== EXERCISE BRIEF ==
In the records below, find the line containing "const mule = new THREE.Group();" and the line containing "bpy.data.objects.remove(obj)"; please repeat exactly the lines from one to the other, both included, and nothing more.

begin DATA FOR THE TASK

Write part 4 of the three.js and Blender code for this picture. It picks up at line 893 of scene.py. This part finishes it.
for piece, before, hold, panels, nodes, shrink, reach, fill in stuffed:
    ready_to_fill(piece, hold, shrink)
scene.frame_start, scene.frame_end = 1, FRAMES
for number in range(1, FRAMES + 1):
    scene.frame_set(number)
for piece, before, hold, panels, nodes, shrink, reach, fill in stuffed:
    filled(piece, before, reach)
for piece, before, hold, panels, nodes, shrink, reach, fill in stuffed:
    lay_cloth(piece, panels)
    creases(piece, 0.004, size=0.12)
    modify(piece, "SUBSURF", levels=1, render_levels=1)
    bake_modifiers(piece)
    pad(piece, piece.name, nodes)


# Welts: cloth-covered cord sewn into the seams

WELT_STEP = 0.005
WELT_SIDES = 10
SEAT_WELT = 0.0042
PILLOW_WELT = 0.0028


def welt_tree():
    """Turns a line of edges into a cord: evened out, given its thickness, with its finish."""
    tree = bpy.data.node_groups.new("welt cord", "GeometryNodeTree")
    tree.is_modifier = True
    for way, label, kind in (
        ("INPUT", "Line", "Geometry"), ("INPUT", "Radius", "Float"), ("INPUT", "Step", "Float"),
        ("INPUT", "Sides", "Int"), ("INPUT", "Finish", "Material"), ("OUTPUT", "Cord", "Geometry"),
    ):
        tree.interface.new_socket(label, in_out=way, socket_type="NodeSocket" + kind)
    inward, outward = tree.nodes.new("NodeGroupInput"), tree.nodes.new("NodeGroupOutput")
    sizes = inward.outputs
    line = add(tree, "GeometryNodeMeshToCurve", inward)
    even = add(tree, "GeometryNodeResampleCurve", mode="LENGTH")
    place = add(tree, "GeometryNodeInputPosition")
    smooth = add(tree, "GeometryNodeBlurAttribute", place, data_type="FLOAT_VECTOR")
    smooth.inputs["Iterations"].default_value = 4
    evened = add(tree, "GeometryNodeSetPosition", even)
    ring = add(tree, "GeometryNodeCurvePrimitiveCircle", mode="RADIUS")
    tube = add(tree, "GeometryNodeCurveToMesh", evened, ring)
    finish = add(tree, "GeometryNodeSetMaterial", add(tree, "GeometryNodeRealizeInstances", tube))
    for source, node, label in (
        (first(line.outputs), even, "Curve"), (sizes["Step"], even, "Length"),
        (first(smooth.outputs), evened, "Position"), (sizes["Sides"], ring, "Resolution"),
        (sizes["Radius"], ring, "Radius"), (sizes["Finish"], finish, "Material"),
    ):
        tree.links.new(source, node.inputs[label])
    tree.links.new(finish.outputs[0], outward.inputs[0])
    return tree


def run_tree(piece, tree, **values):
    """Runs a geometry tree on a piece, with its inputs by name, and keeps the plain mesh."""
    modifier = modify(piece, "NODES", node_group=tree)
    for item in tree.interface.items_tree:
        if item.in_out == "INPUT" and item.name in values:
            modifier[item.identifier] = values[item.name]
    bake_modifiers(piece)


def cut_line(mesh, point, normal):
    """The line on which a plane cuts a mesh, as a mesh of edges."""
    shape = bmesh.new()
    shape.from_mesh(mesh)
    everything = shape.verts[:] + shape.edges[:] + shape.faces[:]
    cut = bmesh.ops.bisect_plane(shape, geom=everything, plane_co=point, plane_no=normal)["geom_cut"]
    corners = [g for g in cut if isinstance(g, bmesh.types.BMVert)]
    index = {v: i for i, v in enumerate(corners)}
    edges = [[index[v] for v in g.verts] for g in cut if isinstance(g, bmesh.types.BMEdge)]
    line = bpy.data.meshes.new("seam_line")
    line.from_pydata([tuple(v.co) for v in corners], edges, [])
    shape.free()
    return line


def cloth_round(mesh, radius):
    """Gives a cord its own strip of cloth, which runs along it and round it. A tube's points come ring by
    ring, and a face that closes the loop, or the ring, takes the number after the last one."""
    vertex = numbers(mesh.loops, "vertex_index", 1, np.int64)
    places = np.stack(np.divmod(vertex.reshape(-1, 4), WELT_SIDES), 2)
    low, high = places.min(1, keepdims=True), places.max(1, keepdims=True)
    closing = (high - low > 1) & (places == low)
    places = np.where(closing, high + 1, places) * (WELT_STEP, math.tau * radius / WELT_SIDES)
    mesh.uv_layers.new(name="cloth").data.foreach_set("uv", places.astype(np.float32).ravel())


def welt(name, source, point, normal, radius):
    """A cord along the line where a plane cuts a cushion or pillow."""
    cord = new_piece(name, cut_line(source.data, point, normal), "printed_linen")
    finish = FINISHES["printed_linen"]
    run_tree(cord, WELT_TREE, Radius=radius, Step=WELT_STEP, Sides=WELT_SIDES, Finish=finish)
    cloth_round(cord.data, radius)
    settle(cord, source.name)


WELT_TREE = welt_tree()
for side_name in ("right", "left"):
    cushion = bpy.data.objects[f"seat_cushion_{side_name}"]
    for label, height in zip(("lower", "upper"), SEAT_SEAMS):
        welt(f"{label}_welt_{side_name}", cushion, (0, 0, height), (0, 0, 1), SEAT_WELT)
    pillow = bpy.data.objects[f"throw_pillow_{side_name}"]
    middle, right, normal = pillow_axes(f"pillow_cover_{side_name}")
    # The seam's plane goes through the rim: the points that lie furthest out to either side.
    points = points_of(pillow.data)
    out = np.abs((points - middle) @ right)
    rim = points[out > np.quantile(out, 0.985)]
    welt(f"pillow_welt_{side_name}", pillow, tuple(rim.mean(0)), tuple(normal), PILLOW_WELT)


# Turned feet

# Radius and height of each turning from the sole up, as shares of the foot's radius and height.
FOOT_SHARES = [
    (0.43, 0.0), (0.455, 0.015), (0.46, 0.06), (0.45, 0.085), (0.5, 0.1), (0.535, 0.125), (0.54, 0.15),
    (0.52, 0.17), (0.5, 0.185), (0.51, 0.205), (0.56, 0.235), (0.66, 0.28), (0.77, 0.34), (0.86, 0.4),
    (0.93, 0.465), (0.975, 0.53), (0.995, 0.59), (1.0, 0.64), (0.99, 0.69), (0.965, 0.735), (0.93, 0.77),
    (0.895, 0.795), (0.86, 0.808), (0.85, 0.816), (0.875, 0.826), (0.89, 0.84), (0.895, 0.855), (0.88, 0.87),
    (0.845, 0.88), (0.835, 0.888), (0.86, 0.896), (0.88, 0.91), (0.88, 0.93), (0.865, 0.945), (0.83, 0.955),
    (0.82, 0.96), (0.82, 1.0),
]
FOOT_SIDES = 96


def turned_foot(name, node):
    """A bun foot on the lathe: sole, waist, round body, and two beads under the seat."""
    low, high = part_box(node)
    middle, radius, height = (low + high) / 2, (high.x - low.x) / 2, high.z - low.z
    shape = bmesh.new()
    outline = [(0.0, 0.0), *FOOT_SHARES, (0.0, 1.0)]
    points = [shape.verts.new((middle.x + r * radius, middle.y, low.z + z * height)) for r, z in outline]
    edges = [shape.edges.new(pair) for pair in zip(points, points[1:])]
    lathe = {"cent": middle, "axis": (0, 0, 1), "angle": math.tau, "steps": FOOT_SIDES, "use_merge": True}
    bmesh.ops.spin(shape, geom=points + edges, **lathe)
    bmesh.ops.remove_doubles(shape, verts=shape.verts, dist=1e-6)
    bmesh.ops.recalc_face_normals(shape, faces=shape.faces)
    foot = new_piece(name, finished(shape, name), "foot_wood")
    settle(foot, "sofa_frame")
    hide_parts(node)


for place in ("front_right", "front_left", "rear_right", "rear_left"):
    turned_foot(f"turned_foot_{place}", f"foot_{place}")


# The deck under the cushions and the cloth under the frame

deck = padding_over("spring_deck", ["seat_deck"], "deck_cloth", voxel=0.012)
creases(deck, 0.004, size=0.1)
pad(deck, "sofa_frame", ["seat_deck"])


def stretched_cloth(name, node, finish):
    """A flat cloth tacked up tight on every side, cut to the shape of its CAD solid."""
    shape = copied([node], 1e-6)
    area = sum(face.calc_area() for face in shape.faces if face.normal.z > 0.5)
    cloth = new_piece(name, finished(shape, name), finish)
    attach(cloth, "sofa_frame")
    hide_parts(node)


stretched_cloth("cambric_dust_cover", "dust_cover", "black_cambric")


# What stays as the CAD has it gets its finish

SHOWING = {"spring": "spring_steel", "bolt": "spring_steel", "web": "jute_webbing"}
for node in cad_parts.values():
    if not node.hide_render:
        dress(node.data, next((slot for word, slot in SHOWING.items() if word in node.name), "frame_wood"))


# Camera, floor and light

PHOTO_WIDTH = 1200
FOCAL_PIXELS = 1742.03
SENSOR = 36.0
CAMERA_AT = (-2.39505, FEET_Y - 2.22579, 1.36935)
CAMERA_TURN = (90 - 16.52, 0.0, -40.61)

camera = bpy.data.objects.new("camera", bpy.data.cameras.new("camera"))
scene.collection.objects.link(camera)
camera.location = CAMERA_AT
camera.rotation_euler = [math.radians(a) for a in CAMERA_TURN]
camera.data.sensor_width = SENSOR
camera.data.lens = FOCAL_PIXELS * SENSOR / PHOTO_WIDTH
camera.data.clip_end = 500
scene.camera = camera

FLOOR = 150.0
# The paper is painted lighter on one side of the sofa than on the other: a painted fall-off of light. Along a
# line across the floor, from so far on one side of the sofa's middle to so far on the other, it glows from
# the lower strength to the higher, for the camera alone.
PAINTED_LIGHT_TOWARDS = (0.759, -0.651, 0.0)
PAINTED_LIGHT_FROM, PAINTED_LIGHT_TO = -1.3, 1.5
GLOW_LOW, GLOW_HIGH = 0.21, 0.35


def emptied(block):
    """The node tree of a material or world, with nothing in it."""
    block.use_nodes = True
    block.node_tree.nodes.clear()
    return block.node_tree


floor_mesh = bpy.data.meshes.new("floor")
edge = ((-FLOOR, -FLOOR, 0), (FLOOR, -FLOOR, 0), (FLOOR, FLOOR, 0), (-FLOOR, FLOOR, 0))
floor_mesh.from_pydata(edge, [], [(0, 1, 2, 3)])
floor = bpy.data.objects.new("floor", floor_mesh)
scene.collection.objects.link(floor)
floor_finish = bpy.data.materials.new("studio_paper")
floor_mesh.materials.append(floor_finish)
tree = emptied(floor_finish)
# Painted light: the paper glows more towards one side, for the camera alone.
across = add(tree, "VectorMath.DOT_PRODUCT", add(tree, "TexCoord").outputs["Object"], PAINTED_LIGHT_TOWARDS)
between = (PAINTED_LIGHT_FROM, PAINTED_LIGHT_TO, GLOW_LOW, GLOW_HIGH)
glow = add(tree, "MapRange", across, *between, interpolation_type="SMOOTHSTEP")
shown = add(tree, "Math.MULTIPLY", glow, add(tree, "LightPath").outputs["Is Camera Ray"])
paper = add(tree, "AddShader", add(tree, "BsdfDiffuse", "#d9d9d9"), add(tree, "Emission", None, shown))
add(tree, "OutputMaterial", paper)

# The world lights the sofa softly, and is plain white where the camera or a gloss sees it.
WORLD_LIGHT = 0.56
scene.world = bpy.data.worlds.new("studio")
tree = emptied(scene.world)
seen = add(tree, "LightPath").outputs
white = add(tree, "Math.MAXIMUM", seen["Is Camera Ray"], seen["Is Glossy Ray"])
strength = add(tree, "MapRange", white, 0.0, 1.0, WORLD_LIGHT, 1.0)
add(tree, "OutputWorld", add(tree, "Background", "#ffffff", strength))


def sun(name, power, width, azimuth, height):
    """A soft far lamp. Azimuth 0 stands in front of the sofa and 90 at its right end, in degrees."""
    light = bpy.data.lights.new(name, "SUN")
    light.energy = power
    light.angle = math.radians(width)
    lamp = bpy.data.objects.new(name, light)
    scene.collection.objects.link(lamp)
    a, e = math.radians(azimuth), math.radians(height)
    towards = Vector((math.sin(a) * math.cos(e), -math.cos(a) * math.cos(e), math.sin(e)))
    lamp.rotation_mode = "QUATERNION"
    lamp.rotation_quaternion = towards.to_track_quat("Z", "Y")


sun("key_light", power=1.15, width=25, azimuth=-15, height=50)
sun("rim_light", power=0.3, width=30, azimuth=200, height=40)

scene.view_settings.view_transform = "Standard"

end DATA FOR THE TASK
begin DATA FOR THE TASK

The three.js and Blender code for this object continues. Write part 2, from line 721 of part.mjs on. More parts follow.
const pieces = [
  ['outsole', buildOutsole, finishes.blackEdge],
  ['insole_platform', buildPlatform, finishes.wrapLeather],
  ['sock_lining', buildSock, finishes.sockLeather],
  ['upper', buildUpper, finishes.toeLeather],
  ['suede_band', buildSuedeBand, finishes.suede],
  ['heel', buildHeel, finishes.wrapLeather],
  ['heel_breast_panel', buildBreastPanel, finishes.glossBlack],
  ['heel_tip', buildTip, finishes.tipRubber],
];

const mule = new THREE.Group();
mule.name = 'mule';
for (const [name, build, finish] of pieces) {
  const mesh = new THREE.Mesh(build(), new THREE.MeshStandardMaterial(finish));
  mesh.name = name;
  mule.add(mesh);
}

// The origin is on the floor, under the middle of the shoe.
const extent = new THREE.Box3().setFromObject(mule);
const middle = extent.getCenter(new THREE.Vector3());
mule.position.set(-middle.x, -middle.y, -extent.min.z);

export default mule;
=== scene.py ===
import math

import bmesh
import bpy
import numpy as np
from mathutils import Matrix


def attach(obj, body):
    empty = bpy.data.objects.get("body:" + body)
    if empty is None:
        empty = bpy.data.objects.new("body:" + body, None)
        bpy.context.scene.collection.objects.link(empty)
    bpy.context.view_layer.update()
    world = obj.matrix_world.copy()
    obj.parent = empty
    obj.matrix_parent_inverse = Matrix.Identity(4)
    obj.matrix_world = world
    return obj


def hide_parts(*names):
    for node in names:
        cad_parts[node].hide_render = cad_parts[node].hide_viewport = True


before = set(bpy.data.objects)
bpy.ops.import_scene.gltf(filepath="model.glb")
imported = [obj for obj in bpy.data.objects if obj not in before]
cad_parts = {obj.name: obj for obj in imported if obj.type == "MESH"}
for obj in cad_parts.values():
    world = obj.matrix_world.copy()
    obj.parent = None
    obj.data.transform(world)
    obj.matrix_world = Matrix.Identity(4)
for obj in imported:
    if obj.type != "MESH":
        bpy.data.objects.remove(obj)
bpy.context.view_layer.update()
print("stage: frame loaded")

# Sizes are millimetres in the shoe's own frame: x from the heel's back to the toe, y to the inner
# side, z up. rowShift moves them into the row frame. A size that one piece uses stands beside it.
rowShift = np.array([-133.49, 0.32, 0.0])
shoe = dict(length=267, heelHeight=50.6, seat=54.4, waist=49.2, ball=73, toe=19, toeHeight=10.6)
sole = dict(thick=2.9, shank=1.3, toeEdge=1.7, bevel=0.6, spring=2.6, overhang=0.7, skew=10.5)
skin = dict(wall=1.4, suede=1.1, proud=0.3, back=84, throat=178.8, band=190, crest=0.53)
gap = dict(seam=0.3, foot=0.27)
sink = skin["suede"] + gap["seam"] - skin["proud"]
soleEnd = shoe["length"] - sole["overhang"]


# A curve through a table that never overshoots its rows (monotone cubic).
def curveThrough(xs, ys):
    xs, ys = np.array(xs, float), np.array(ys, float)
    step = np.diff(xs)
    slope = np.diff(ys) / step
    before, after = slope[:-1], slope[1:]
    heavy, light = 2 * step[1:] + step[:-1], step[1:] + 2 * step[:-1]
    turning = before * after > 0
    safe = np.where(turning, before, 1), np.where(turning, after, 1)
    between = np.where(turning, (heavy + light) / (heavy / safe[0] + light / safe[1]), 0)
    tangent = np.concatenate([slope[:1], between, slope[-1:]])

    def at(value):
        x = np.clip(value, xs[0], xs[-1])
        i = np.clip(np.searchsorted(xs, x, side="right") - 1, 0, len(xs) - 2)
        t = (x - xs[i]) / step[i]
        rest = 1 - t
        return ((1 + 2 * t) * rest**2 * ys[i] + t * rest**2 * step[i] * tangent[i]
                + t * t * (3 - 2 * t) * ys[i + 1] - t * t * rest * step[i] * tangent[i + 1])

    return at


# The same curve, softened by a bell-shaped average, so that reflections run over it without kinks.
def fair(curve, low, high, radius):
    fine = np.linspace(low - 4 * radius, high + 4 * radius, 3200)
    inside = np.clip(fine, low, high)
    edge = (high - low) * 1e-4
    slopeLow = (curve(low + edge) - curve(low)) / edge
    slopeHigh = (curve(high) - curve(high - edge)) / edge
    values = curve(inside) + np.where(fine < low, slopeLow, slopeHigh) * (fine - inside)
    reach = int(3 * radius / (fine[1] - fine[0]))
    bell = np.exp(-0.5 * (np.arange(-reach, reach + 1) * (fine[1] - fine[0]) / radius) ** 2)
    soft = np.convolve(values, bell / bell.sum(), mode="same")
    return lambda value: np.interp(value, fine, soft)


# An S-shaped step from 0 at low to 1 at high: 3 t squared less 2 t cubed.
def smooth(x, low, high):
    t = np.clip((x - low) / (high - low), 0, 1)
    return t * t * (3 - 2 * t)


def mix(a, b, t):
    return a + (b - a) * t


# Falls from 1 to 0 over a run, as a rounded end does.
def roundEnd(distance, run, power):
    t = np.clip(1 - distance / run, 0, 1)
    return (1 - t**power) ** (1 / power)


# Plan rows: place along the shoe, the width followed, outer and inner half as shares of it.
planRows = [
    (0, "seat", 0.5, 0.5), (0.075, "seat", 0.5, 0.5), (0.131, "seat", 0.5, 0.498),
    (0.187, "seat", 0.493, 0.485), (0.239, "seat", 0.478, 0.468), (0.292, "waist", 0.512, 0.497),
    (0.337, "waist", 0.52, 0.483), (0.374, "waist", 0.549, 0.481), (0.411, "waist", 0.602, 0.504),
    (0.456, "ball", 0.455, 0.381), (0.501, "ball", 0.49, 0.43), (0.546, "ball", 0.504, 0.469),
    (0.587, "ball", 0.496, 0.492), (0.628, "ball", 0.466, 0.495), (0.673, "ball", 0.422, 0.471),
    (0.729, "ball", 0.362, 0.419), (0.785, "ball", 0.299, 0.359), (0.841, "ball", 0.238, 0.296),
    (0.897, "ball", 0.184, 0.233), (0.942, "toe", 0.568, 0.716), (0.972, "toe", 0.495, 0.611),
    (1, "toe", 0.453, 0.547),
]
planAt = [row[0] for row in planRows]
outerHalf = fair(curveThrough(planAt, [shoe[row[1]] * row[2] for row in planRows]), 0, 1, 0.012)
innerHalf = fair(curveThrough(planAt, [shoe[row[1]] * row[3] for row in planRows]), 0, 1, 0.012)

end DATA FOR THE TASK

== ANSWER BELOW ==
const mule = new THREE.Group();
mule.name = 'mule';
for (const [name, build, finish] of pieces) {
  const mesh = new THREE.Mesh(build(), new THREE.MeshStandardMaterial(finish));
  mesh.name = name;
  mule.add(mesh);
}

// The origin is on the floor, under the middle of the shoe.
const extent = new THREE.Box3().setFromObject(mule);
const middle = extent.getCenter(new THREE.Vector3());
mule.position.set(-middle.x, -middle.y, -extent.min.z);

export default mule;
=== scene.py ===
import math

import bmesh
import bpy
import numpy as np
from mathutils import Matrix


def attach(obj, body):
    empty = bpy.data.objects.get("body:" + body)
    if empty is None:
        empty = bpy.data.objects.new("body:" + body, None)
        bpy.context.scene.collection.objects.link(empty)
    bpy.context.view_layer.update()
    world = obj.matrix_world.copy()
    obj.parent = empty
    obj.matrix_parent_inverse = Matrix.Identity(4)
    obj.matrix_world = world
    return obj


def hide_parts(*names):
    for node in names:
        cad_parts[node].hide_render = cad_parts[node].hide_viewport = True


before = set(bpy.data.objects)
bpy.ops.import_scene.gltf(filepath="model.glb")
imported = [obj for obj in bpy.data.objects if obj not in before]
cad_parts = {obj.name: obj for obj in imported if obj.type == "MESH"}
for obj in cad_parts.values():
    world = obj.matrix_world.copy()
    obj.parent = None
    obj.data.transform(world)
    obj.matrix_world = Matrix.Identity(4)
for obj in imported:
    if obj.type != "MESH":
        bpy.data.objects.remove(obj)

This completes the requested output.